> Entries with parts and joints
[start]
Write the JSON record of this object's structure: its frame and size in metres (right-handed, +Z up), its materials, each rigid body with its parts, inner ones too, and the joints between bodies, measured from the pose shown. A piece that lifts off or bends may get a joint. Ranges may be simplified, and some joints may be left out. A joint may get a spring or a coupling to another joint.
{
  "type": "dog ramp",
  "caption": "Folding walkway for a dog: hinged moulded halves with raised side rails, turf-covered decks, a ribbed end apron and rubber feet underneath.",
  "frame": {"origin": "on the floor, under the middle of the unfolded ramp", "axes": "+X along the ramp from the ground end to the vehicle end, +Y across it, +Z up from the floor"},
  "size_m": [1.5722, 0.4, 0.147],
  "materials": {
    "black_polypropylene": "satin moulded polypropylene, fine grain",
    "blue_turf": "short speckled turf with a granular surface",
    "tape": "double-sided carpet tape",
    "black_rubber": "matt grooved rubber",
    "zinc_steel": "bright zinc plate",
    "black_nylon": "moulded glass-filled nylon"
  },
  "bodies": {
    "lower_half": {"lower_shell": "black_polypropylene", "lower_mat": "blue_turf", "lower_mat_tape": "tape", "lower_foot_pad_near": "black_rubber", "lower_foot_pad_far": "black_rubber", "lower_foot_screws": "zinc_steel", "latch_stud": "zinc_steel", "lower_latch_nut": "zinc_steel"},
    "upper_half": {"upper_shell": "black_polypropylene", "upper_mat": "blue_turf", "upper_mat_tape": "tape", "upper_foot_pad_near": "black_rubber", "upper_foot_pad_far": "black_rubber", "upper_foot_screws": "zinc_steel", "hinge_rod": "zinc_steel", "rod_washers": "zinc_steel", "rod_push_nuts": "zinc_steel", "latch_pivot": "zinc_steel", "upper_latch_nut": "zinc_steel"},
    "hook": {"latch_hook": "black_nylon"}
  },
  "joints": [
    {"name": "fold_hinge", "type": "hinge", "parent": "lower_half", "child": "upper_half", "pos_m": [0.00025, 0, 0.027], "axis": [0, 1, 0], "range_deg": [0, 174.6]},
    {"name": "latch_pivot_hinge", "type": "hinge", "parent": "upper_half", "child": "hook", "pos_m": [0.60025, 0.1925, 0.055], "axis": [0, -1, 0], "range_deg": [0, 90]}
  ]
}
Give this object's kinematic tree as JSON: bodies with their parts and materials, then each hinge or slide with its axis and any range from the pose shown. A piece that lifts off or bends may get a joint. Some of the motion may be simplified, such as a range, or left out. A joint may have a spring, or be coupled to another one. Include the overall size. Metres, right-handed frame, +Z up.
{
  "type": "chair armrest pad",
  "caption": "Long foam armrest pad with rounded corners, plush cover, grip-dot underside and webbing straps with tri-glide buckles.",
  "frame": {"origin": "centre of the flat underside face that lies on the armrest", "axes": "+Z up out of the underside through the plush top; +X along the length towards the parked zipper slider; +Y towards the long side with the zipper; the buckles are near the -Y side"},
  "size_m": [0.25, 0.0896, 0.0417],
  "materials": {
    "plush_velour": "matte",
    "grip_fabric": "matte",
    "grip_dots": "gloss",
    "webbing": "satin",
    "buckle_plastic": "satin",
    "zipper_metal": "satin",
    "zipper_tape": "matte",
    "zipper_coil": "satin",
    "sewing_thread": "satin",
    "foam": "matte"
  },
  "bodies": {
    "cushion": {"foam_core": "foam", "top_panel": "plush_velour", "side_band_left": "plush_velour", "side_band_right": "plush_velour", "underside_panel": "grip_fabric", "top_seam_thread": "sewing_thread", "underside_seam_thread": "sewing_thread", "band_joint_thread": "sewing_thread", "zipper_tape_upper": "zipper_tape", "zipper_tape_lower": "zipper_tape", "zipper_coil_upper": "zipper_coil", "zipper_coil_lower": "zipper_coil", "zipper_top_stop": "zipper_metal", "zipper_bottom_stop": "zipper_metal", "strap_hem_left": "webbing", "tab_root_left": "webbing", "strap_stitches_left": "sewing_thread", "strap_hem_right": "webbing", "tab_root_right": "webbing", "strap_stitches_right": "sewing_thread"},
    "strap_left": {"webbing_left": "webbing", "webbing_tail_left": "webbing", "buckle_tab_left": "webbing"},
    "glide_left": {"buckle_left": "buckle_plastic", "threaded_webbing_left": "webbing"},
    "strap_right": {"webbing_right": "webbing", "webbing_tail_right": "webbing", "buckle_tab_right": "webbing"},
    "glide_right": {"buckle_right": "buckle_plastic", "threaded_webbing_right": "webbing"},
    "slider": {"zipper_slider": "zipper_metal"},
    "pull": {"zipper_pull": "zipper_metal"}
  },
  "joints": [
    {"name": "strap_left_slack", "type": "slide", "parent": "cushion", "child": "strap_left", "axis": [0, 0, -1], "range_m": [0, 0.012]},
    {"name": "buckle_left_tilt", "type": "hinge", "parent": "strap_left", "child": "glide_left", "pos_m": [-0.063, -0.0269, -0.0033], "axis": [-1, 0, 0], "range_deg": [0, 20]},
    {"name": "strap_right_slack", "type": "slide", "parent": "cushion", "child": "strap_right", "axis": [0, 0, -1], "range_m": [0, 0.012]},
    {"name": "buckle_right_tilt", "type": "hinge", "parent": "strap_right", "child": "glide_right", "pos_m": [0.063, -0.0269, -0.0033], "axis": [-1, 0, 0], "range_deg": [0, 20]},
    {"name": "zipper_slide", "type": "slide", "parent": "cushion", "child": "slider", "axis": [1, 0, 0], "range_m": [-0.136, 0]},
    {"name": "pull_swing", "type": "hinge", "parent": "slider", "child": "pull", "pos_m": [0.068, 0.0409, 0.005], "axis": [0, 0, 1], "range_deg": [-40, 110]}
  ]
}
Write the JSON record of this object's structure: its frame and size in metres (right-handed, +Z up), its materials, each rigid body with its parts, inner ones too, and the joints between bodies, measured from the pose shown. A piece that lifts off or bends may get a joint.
[end]
> AIM OF THE EXERCISE
Write out the full listing exactly as given.

> FINAL ANSWER
Write the JSON record of this object's structure: its frame and size in metres (right-handed, +Z up), its materials, each rigid body with its parts, inner ones too, and the joints between bodies, measured from the pose shown. A piece that lifts off or bends may get a joint. Ranges may be simplified, and some joints may be left out. A joint may get a spring or a coupling to another joint.
{
  "type": "dog ramp",
  "caption": "Folding walkway for a dog: hinged moulded halves with raised side rails, turf-covered decks, a ribbed end apron and rubber feet underneath.",
  "frame": {"origin": "on the floor, under the middle of the unfolded ramp", "axes": "+X along the ramp from the ground end to the vehicle end, +Y across it, +Z up from the floor"},
  "size_m": [1.5722, 0.4, 0.147],
  "materials": {
    "black_polypropylene": "satin moulded polypropylene, fine grain",
    "blue_turf": "short speckled turf with a granular surface",
    "tape": "double-sided carpet tape",
    "black_rubber": "matt grooved rubber",
    "zinc_steel": "bright zinc plate",
    "black_nylon": "moulded glass-filled nylon"
  },
  "bodies": {
    "lower_half": {"lower_shell": "black_polypropylene", "lower_mat": "blue_turf", "lower_mat_tape": "tape", "lower_foot_pad_near": "black_rubber", "lower_foot_pad_far": "black_rubber", "lower_foot_screws": "zinc_steel", "latch_stud": "zinc_steel", "lower_latch_nut": "zinc_steel"},
    "upper_half": {"upper_shell": "black_polypropylene", "upper_mat": "blue_turf", "upper_mat_tape": "tape", "upper_foot_pad_near": "black_rubber", "upper_foot_pad_far": "black_rubber", "upper_foot_screws": "zinc_steel", "hinge_rod": "zinc_steel", "rod_washers": "zinc_steel", "rod_push_nuts": "zinc_steel", "latch_pivot": "zinc_steel", "upper_latch_nut": "zinc_steel"},
    "hook": {"latch_hook": "black_nylon"}
  },
  "joints": [
    {"name": "fold_hinge", "type": "hinge", "parent": "lower_half", "child": "upper_half", "pos_m": [0.00025, 0, 0.027], "axis": [0, 1, 0], "range_deg": [0, 174.6]},
    {"name": "latch_pivot_hinge", "type": "hinge", "parent": "upper_half", "child": "hook", "pos_m": [0.60025, 0.1925, 0.055], "axis": [0, -1, 0], "range_deg": [0, 90]}
  ]
}
Give this object's kinematic tree as JSON: bodies with their parts and materials, then each hinge or slide with its axis and any range from the pose shown. A piece that lifts off or bends may get a joint. Some of the motion may be simplified, such as a range, or left out. A joint may have a spring, or be coupled to another one. Include the overall size. Metres, right-handed frame, +Z up.
{
  "type": "chair armrest pad",
  "caption": "Long foam armrest pad with rounded corners, plush cover, grip-dot underside and webbing straps with tri-glide buckles.",
  "frame": {"origin": "centre of the flat underside face that lies on the armrest", "axes": "+Z up out of the underside through the plush top; +X along the length towards the parked zipper slider; +Y towards the long side with the zipper; the buckles are near the -Y side"},
  "size_m": [0.25, 0.0896, 0.0417],
  "materials": {
    "plush_velour": "matte",
    "grip_fabric": "matte",
    "grip_dots": "gloss",
    "webbing": "satin",
    "buckle_plastic": "satin",
    "zipper_metal": "satin",
    "zipper_tape": "matte",
    "zipper_coil": "satin",
    "sewing_thread": "satin",
    "foam": "matte"
  },
  "bodies": {
    "cushion": {"foam_core": "foam", "top_panel": "plush_velour", "side_band_left": "plush_velour", "side_band_right": "plush_velour", "underside_panel": "grip_fabric", "top_seam_thread": "sewing_thread", "underside_seam_thread": "sewing_thread", "band_joint_thread": "sewing_thread", "zipper_tape_upper": "zipper_tape", "zipper_tape_lower": "zipper_tape", "zipper_coil_upper": "zipper_coil", "zipper_coil_lower": "zipper_coil", "zipper_top_stop": "zipper_metal", "zipper_bottom_stop": "zipper_metal", "strap_hem_left": "webbing", "tab_root_left": "webbing", "strap_stitches_left": "sewing_thread", "strap_hem_right": "webbing", "tab_root_right": "webbing", "strap_stitches_right": "sewing_thread"},
    "strap_left": {"webbing_left": "webbing", "webbing_tail_left": "webbing", "buckle_tab_left": "webbing"},
    "glide_left": {"buckle_left": "buckle_plastic", "threaded_webbing_left": "webbing"},
    "strap_right": {"webbing_right": "webbing", "webbing_tail_right": "webbing", "buckle_tab_right": "webbing"},
    "glide_right": {"buckle_right": "buckle_plastic", "threaded_webbing_right": "webbing"},
    "slider": {"zipper_slider": "zipper_metal"},
    "pull": {"zipper_pull": "zipper_metal"}
  },
  "joints": [
    {"name": "strap_left_slack", "type": "slide", "parent": "cushion", "child": "strap_left", "axis": [0, 0, -1], "range_m": [0, 0.012]},
    {"name": "buckle_left_tilt", "type": "hinge", "parent": "strap_left", "child": "glide_left", "pos_m": [-0.063, -0.0269, -0.0033], "axis": [-1, 0, 0], "range_deg": [0, 20]},
    {"name": "strap_right_slack", "type": "slide", "parent": "cushion", "child": "strap_right", "axis": [0, 0, -1], "range_m": [0, 0.012]},
    {"name": "buckle_right_tilt", "type": "hinge", "parent": "strap_right", "child": "glide_right", "pos_m": [0.063, -0.0269, -0.0033], "axis": [-1, 0, 0], "range_deg": [0, 20]},
    {"name": "zipper_slide", "type": "slide", "parent": "cushion", "child": "slider", "axis": [1, 0, 0], "range_m": [-0.136, 0]},
    {"name": "pull_swing", "type": "hinge", "parent": "slider", "child": "pull", "pos_m": [0.068, 0.0409, 0.005], "axis": [0, 0, 1], "range_deg": [-40, 110]}
  ]
}
Write the JSON record of this object's structure: its frame and size in metres (right-handed, +Z up), its materials, each rigid body with its parts, inner ones too, and the joints between bodies, measured from the pose shown. A piece that lifts off or bends may get a joint.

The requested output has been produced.